Our creative structural engineering helped Teodoro Gonzalez de Leon Arquitectos fit an ambitious programme onto a difficult site. By shaping the building's form into a dramatic cantilevering trapezoid, the team fulfilled the client's desire to create a visually stunning new addition to the Mexico City skyline whilst maximising views of an adjacent park for all tenants.
Our scope included structural engineering, façade engineering, and lighting design.
Located across from historic Chapultepec Park, the largest park in Mexico City, 24 Pedregal is a 25-storey, 63,000m² office tower. When complete, it will house a large, column-free lobby, auditorium and event space, and 63,000m² of subgrade parking through 16 basement levels.
The project's narrow site, which also houses a historic building by Vladimir Kaspe, posed significant challenges. The architect's solution was to extend the building's upper floors outward, leaving the historic building nestled within the tower's base and cantilevering the top storeys nearly 60 metres overhead.
The building's unique shape coupled with the area's high seismicity required creative structural engineering.
The dual-bracing system mandated by code would have been extremely expensive, limited views to the park, and required time-consuming seismic detailing for the steel gravity system. We were able to demonstrate that the dual system was not necessary for seismic safety by using nonlinear time history analysis. Instead, we developed a framing system that uses a megabrace to balance out loads from the topside cantilevers. This allowed for more transparent façades and substantially reduced the overall steel tonnage requirements in the building.
The final design balances the V-shaped building on a single pair of megabrace columns per façade, allowing column-free lobby levels and providing unobstructed views into the park throughout the entire east and south façades of the building.

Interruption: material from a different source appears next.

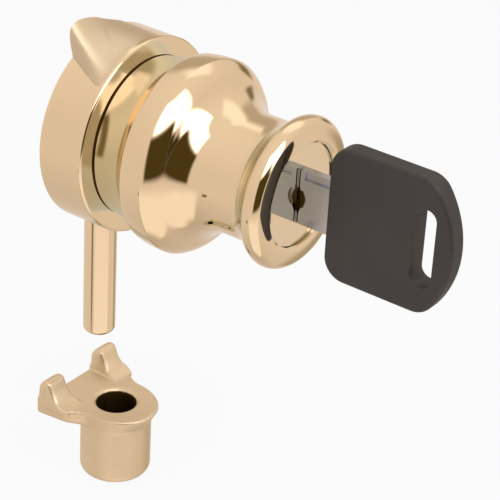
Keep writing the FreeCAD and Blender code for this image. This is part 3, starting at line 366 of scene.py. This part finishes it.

Lighting and façade design
In order to reduce operating and cooling costs and help the client meet their sustainability goals, our lighting designers carried out multiple sun path and light penetration studies to develop the optimal shading system for the building. Coupled with IGU glazing limits developed by our façade designers, the design helped the building target a LEED Platinum rating.
Advanced seismic design and analysis techniques enabled a cost-effective structural design sensitive to the area’s powerful earthquakes. Utilizing performance-based seismic design methods, Arup was able to demonstrate that the central concrete core alone was sufficient for resisting lateral loads and protecting life safety even under a 2,500-year seismic event. This permitted significant reductions in the element sizes and detailing of the perimeter steel elements, resulting in substantial cost savings to the client.
The 16-storey basement of this project is the deepest basement Arup has designed for a commercial building anywhere in the world. Tailored to withstand significant seismic pressures and high lateral earth pressures associated with great depth, the ribbed concrete slab provides a stiff resistance to ground movements.
Founded in a highly stable, yet easily excavated volcanic ash, the 16-storey basement was completed quickly using bottom-up construction with only sprayed concrete walls and tie-backs to create an obstruction-free open excavation.
The basement’s concrete floors span 16m to yield clear parking layouts and circulation with maximum parking space efficiency, critical given the size of the garage — from the ground-level entrance to the last parking spot, drivers traverse a total of 2.1km.